Amy Harrison, a third year engineering student, wasn’t always bold about her faith. She became a Christian at the age of 6, when her family lived in rural Taranaki. Her family moved to Waikato, and a new church, when she was in intermediate school. There she began to understand what faith in Christ means.
“The church we went to showed me you can think about things deeply,” Amy recalled. “I became less ashamed of my faith. I started beginning to own it.”
So when Amy began studying at the University of Waikato, the quiet thinker gravitated to a group of Christian students who met to tackle tough questions. The Christian Fellowship gained a staff worker when Nick Goodwin joined the team last year, and Amy is now the group’s president.
She shows intentionality with her involvement in the group and with her study goals.
“I have a desire to make things the way they’re supposed to be,” she said. “Some of my motivation behind wanting to be an environmental engineer and being concerned with these kinds of issues is that Christianity has hope. It gives us the motivation to work for it and yet the relief that we’re not ultimately responsible for making that succeed. God can move in ways that we can’t … God will restore things to the way they’re supposed to be.”

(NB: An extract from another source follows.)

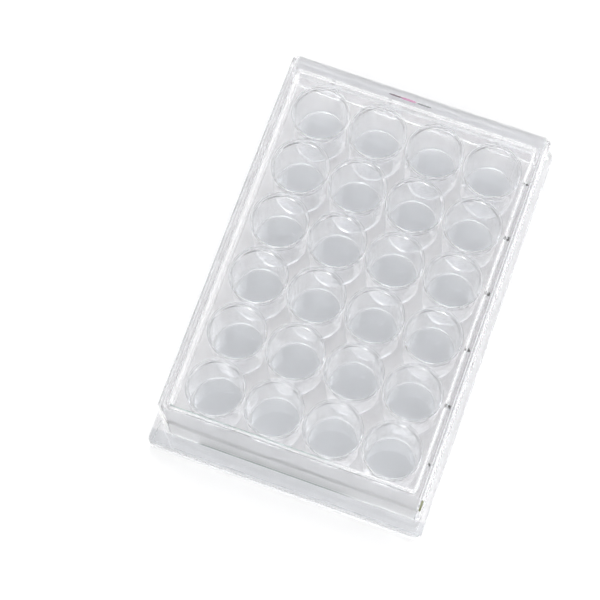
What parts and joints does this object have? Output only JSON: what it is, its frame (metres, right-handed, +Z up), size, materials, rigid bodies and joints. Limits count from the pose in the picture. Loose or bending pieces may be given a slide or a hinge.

In April an opportunity opened up for Amy to meet with like-minded people from around the Pacific, many of whom have years of experience applying their faith to environmental sciences. She spent five days at the Lausanne/WEA Creation Care Consultation Oceania in Australia, where she was joined by Otago staff worker Jen Allaway.
It was the first time going overseas alone for Amy. (“Mum was a bit concerned about me travelling by myself because I’m a bit of a scatterbrain sometimes,” she said.) Despite flight delays, she arrived in Port Stephens just in time and found a great sense of community there.
“I’m not just this one person thinking about this in isolation,” she said. “We can come together and bring our experiences, our faith, our skills and talents. We can get in touch with people who have strengths that we don’t have.”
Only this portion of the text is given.